_SET TASK_
Copy the records below exactly as they appear.

>> START DATA IN THIS EXERCISE

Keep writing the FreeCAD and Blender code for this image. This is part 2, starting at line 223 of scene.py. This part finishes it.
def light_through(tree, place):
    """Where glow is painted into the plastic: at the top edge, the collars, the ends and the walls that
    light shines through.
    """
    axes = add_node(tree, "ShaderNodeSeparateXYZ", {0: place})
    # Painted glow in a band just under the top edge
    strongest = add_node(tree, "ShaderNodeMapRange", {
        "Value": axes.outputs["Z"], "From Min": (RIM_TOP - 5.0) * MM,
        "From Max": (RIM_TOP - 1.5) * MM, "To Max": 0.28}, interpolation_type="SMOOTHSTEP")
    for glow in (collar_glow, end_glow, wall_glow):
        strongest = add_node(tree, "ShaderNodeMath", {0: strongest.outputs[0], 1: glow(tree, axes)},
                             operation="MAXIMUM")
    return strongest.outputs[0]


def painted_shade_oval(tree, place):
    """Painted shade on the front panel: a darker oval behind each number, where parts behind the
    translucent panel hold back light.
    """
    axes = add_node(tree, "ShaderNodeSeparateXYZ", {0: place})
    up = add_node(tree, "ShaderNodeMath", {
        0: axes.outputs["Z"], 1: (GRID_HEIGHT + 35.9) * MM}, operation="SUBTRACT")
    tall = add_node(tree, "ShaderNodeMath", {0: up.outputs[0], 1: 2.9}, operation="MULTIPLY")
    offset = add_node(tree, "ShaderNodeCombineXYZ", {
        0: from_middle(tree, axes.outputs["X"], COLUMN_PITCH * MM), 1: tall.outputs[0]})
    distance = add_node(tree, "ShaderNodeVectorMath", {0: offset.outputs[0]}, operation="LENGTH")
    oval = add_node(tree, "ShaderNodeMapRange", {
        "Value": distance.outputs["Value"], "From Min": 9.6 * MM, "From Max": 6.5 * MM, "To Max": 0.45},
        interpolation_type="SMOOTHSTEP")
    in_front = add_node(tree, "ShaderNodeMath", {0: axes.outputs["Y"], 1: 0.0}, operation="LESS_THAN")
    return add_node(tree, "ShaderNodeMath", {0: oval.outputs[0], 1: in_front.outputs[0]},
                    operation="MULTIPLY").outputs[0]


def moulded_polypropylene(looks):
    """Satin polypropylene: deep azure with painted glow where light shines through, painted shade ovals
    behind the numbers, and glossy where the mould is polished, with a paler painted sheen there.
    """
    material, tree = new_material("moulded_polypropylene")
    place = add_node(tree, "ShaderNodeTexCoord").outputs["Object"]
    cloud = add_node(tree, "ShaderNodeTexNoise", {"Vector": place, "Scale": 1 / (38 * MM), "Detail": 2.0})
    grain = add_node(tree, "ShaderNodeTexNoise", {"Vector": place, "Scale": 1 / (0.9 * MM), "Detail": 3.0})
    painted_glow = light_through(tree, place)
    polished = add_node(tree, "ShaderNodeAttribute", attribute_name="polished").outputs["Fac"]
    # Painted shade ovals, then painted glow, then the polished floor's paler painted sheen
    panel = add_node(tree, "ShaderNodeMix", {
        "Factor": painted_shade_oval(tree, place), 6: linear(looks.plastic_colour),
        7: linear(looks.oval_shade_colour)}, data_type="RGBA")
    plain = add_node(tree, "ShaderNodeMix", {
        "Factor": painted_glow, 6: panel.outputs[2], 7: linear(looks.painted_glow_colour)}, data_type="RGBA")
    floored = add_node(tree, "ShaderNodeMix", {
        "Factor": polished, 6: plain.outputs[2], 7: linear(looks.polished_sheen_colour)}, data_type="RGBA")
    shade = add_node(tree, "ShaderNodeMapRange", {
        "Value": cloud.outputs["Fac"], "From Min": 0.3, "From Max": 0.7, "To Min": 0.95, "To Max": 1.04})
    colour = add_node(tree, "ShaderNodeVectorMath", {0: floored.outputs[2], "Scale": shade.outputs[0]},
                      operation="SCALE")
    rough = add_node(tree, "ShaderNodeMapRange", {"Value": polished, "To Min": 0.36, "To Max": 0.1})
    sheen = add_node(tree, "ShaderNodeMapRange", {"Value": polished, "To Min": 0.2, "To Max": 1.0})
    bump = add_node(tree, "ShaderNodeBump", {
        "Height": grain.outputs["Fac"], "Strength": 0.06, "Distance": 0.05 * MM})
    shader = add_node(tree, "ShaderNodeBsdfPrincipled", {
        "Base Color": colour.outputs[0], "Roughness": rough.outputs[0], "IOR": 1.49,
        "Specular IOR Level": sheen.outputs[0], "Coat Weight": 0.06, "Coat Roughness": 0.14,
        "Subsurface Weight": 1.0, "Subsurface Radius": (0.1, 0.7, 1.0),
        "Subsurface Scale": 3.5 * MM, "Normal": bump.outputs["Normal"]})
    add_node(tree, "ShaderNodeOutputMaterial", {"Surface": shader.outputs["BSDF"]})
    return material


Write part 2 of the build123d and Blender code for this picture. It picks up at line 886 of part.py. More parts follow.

>> END DATA IN THIS EXERCISE

_SOLUTION_
Keep writing the FreeCAD and Blender code for this image. This is part 2, starting at line 223 of scene.py. This part finishes it.
def light_through(tree, place):
    """Where glow is painted into the plastic: at the top edge, the collars, the ends and the walls that
    light shines through.
    """
    axes = add_node(tree, "ShaderNodeSeparateXYZ", {0: place})
    # Painted glow in a band just under the top edge
    strongest = add_node(tree, "ShaderNodeMapRange", {
        "Value": axes.outputs["Z"], "From Min": (RIM_TOP - 5.0) * MM,
        "From Max": (RIM_TOP - 1.5) * MM, "To Max": 0.28}, interpolation_type="SMOOTHSTEP")
    for glow in (collar_glow, end_glow, wall_glow):
        strongest = add_node(tree, "ShaderNodeMath", {0: strongest.outputs[0], 1: glow(tree, axes)},
                             operation="MAXIMUM")
    return strongest.outputs[0]


def painted_shade_oval(tree, place):
    """Painted shade on the front panel: a darker oval behind each number, where parts behind the
    translucent panel hold back light.
    """
    axes = add_node(tree, "ShaderNodeSeparateXYZ", {0: place})
    up = add_node(tree, "ShaderNodeMath", {
        0: axes.outputs["Z"], 1: (GRID_HEIGHT + 35.9) * MM}, operation="SUBTRACT")
    tall = add_node(tree, "ShaderNodeMath", {0: up.outputs[0], 1: 2.9}, operation="MULTIPLY")
    offset = add_node(tree, "ShaderNodeCombineXYZ", {
        0: from_middle(tree, axes.outputs["X"], COLUMN_PITCH * MM), 1: tall.outputs[0]})
    distance = add_node(tree, "ShaderNodeVectorMath", {0: offset.outputs[0]}, operation="LENGTH")
    oval = add_node(tree, "ShaderNodeMapRange", {
        "Value": distance.outputs["Value"], "From Min": 9.6 * MM, "From Max": 6.5 * MM, "To Max": 0.45},
        interpolation_type="SMOOTHSTEP")
    in_front = add_node(tree, "ShaderNodeMath", {0: axes.outputs["Y"], 1: 0.0}, operation="LESS_THAN")
    return add_node(tree, "ShaderNodeMath", {0: oval.outputs[0], 1: in_front.outputs[0]},
                    operation="MULTIPLY").outputs[0]


def moulded_polypropylene(looks):
    """Satin polypropylene: deep azure with painted glow where light shines through, painted shade ovals
    behind the numbers, and glossy where the mould is polished, with a paler painted sheen there.
    """
    material, tree = new_material("moulded_polypropylene")
    place = add_node(tree, "ShaderNodeTexCoord").outputs["Object"]
    cloud = add_node(tree, "ShaderNodeTexNoise", {"Vector": place, "Scale": 1 / (38 * MM), "Detail": 2.0})
    grain = add_node(tree, "ShaderNodeTexNoise", {"Vector": place, "Scale": 1 / (0.9 * MM), "Detail": 3.0})
    painted_glow = light_through(tree, place)
    polished = add_node(tree, "ShaderNodeAttribute", attribute_name="polished").outputs["Fac"]
    # Painted shade ovals, then painted glow, then the polished floor's paler painted sheen
    panel = add_node(tree, "ShaderNodeMix", {
        "Factor": painted_shade_oval(tree, place), 6: linear(looks.plastic_colour),
        7: linear(looks.oval_shade_colour)}, data_type="RGBA")
    plain = add_node(tree, "ShaderNodeMix", {
        "Factor": painted_glow, 6: panel.outputs[2], 7: linear(looks.painted_glow_colour)}, data_type="RGBA")
    floored = add_node(tree, "ShaderNodeMix", {
        "Factor": polished, 6: plain.outputs[2], 7: linear(looks.polished_sheen_colour)}, data_type="RGBA")
    shade = add_node(tree, "ShaderNodeMapRange", {
        "Value": cloud.outputs["Fac"], "From Min": 0.3, "From Max": 0.7, "To Min": 0.95, "To Max": 1.04})
    colour = add_node(tree, "ShaderNodeVectorMath", {0: floored.outputs[2], "Scale": shade.outputs[0]},
                      operation="SCALE")
    rough = add_node(tree, "ShaderNodeMapRange", {"Value": polished, "To Min": 0.36, "To Max": 0.1})
    sheen = add_node(tree, "ShaderNodeMapRange", {"Value": polished, "To Min": 0.2, "To Max": 1.0})
    bump = add_node(tree, "ShaderNodeBump", {
        "Height": grain.outputs["Fac"], "Strength": 0.06, "Distance": 0.05 * MM})
    shader = add_node(tree, "ShaderNodeBsdfPrincipled", {
        "Base Color": colour.outputs[0], "Roughness": rough.outputs[0], "IOR": 1.49,
        "Specular IOR Level": sheen.outputs[0], "Coat Weight": 0.06, "Coat Roughness": 0.14,
        "Subsurface Weight": 1.0, "Subsurface Radius": (0.1, 0.7, 1.0),
        "Subsurface Scale": 3.5 * MM, "Normal": bump.outputs["Normal"]})
    add_node(tree, "ShaderNodeOutputMaterial", {"Surface": shader.outputs["BSDF"]})
    return material


Write part 2 of the build123d and Blender code for this picture. It picks up at line 886 of part.py. More parts follow.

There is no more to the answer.